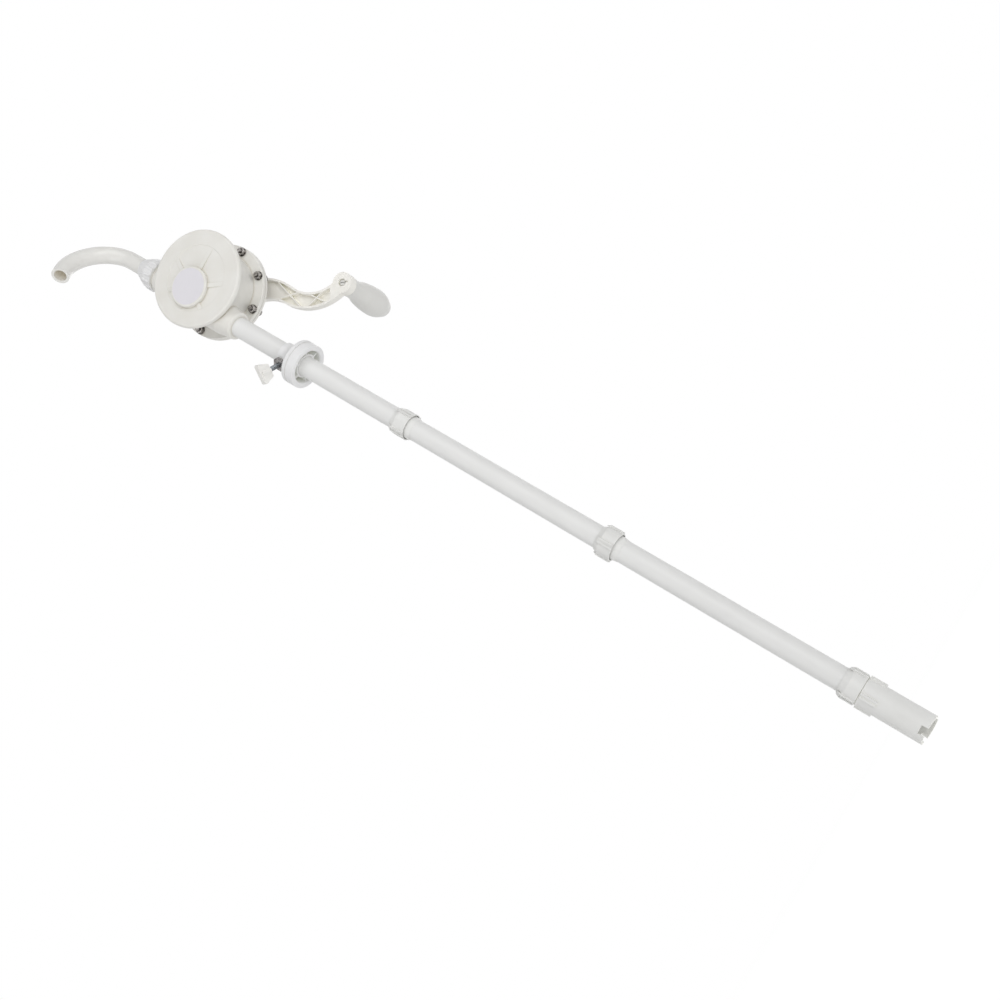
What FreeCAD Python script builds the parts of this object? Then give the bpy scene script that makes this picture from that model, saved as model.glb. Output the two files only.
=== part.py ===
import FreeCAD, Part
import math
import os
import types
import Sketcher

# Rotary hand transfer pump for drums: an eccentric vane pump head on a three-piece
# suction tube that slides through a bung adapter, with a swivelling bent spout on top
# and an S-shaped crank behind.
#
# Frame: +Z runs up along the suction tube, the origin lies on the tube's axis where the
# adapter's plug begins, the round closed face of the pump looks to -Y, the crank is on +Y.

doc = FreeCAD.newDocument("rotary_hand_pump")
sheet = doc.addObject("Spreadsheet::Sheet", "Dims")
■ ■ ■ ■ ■
Exercise prompt: Exactly how many lines contain "that"? State the number and nothing else.

Solution: 2